Before making a dec. check nevada laws on native species. Whether or not you can keep it, and if you can release it back into the wild. 
Cute little bugger.


----------



## ascott (May 23, 2014)

What are the surroundings to the yard you found the tortoise in?? I mean, does the area look native to the tortoise? In that state permits are able to be issued for gifted tortoise...sure seems like a gift to me...that is, unless the yard is simply a place the tort may be passing through???


----------



## Telid (May 24, 2014)

Rayge said:


> View attachment 81130
> I know we're probably not supposed to but, I saw another post here from Las Vegas (where we live) that said they were putting them to sleep!!! Can't have that.

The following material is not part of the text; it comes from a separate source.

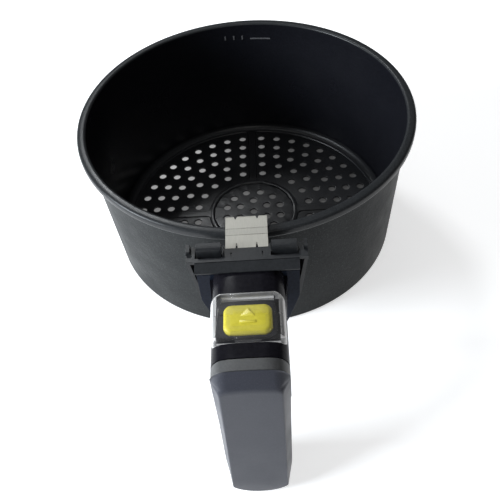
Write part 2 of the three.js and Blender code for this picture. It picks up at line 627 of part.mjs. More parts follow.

Somewhat off topic, but could you link to the post about putting them to sleep? That's not friendly...


----------



## ascott (May 24, 2014)

http://www.infowars.com/before-neva...m-was-euthanizing-endangered-desert-tortoise/


----------



## naturalman91 (May 24, 2014)

before doing anything look up your law's a lot of places it's illegal to so much as even touch a wild desert tort


----------



## Telid (May 25, 2014)

ascott said:


> http://www.infowars.com/before-neva...m-was-euthanizing-endangered-desert-tortoise/



Thanks, Ascott. I read about the standoff, but had not read the backstory on it. I'm a little conflicted on it - if the animals were truly sick and could not be safely housed alongside the non-sick animals without significantly risking them, then I could see ethanizing them being an option. I do not see why they could not offer the tortoises to experienced housers to tend for them though, at the person's expense. Give them a waiver for the possession, and let them see if they could take care of them. Hell - if they did really well then you could create a foster program. It's certainly a better option than killing them.


----------